⟨

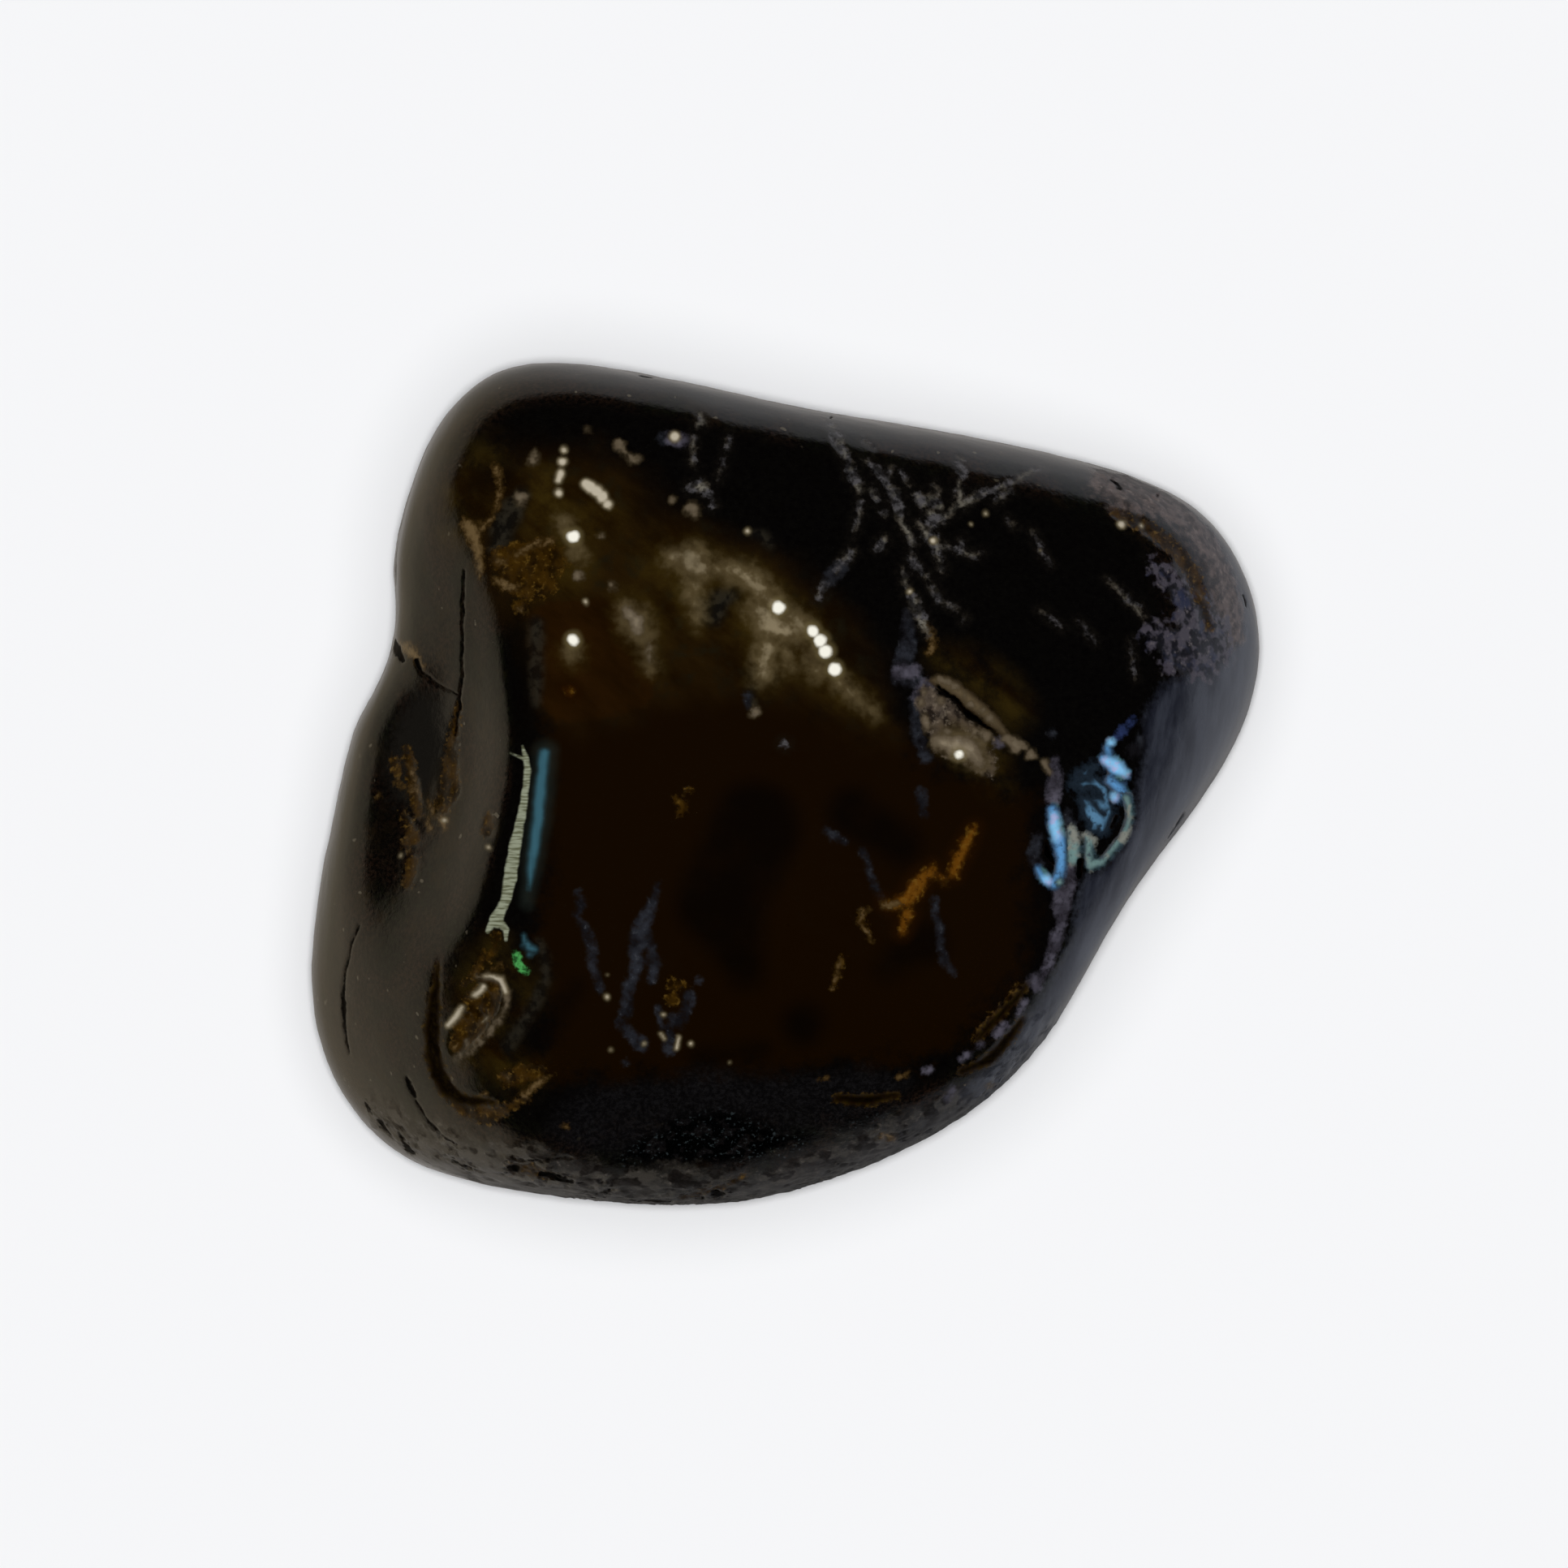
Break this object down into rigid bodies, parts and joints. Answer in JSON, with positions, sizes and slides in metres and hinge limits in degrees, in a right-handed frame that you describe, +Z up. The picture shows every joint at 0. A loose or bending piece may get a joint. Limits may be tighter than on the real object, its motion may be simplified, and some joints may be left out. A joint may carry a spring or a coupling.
{
  "type": "tumbled garnet stone",
  "caption": "Polished tumbled garnet pebble, near black, with soft worn faces, wide rounded edges and a flat underside to rest on.",
  "frame": {"origin": "on the surface that the stone rests on, under the middle of its box", "axes": "+Z up, +X along the stone's length towards its narrower right corner, +Y towards its straight back side"},
  "size_m": [0.0262, 0.0232, 0.0144],
  "materials": {
    "polished_garnet": "polished"
  },
  "bodies": {
    "root": {"garnet": "polished_garnet"}
  },
  "joints": []
}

⟩

**Request:** Your task is to print the whole listing again exactly.

**Result for this exercise:**
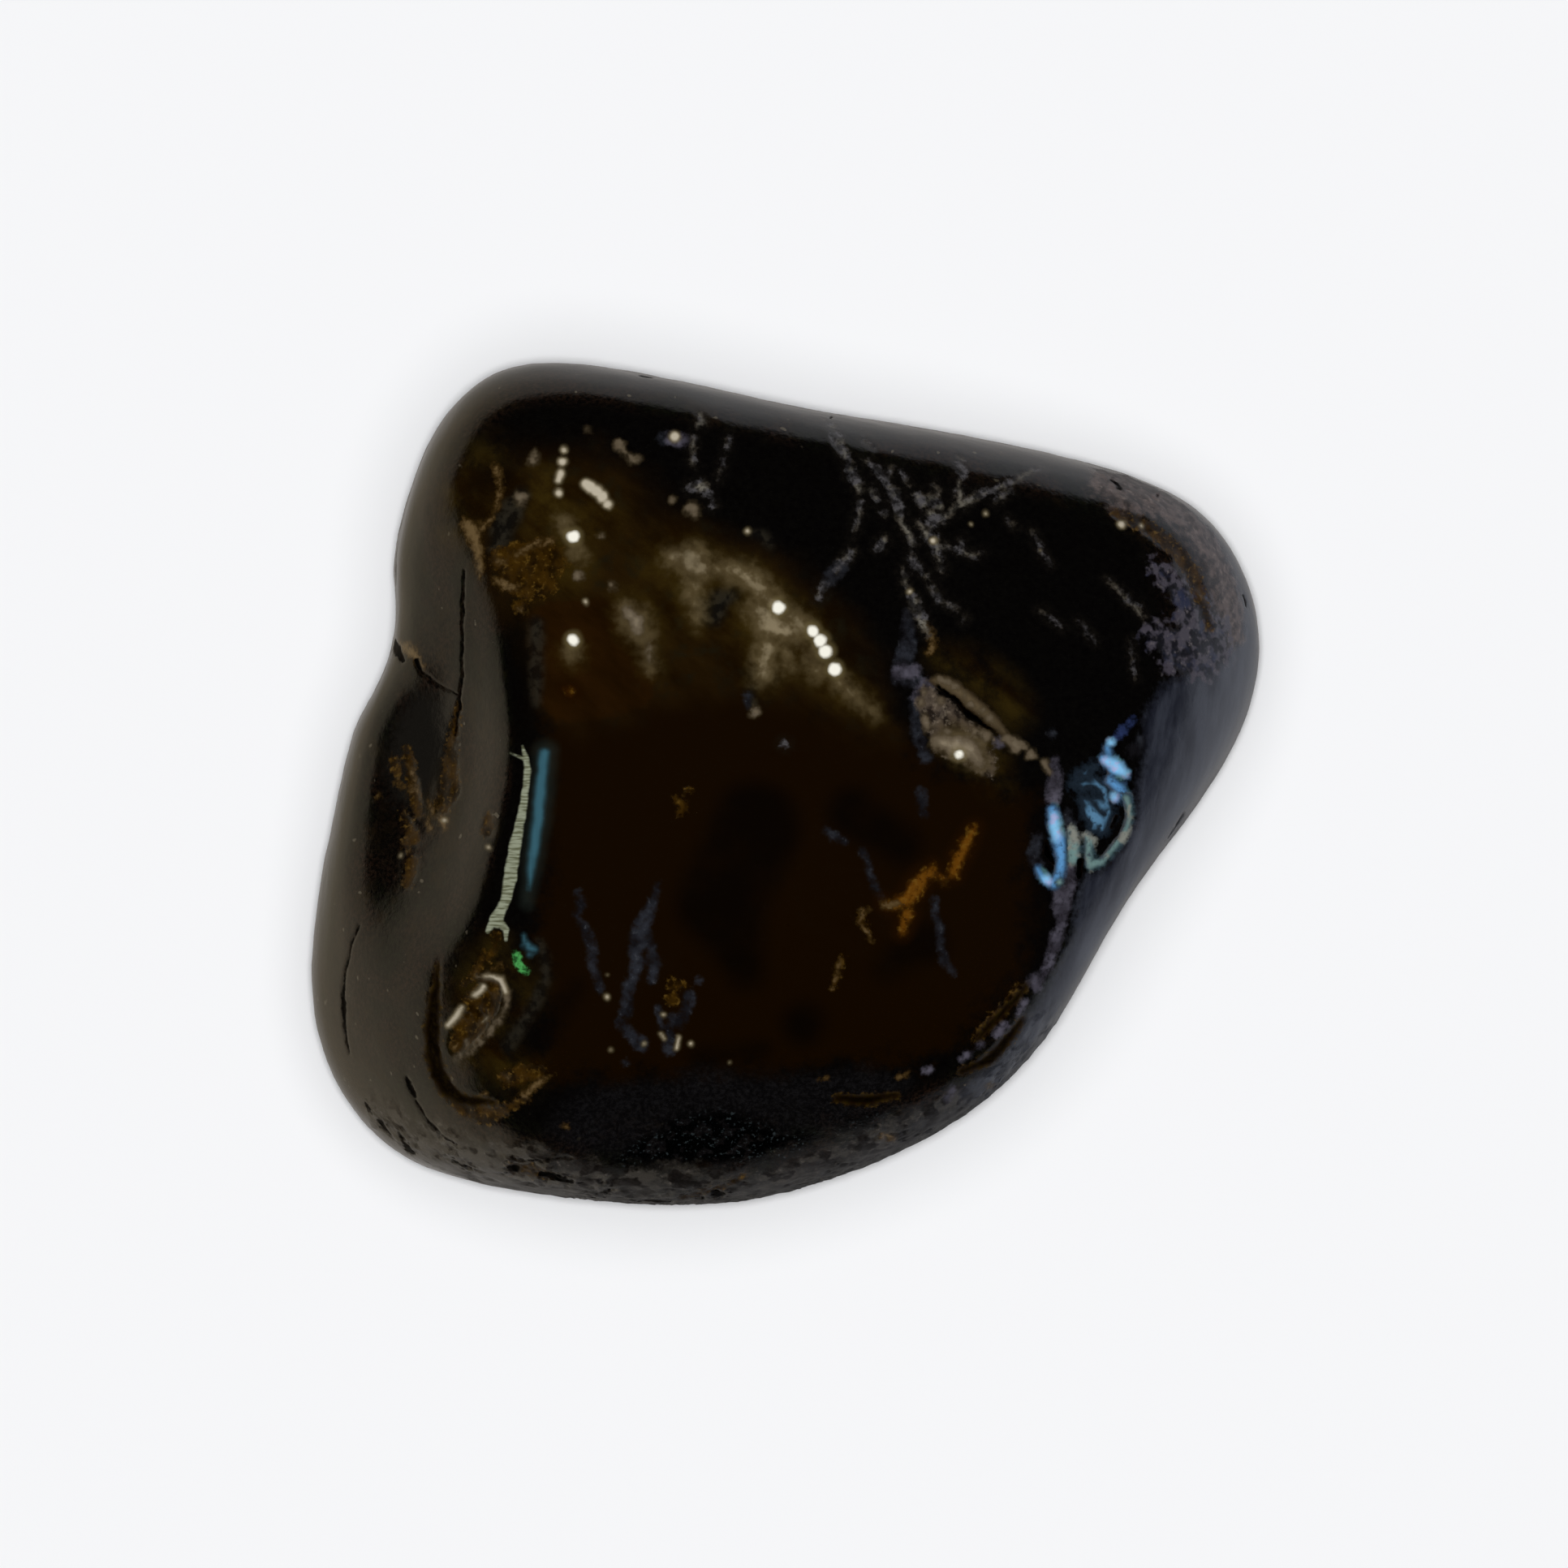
Break this object down into rigid bodies, parts and joints. Answer in JSON, with positions, sizes and slides in metres and hinge limits in degrees, in a right-handed frame that you describe, +Z up. The picture shows every joint at 0. A loose or bending piece may get a joint. Limits may be tighter than on the real object, its motion may be simplified, and some joints may be left out. A joint may carry a spring or a coupling.
{
  "type": "tumbled garnet stone",
  "caption": "Polished tumbled garnet pebble, near black, with soft worn faces, wide rounded edges and a flat underside to rest on.",
  "frame": {"origin": "on the surface that the stone rests on, under the middle of its box", "axes": "+Z up, +X along the stone's length towards its narrower right corner, +Y towards its straight back side"},
  "size_m": [0.0262, 0.0232, 0.0144],
  "materials": {
    "polished_garnet": "polished"
  },
  "bodies": {
    "root": {"garnet": "polished_garnet"}
  },
  "joints": []
}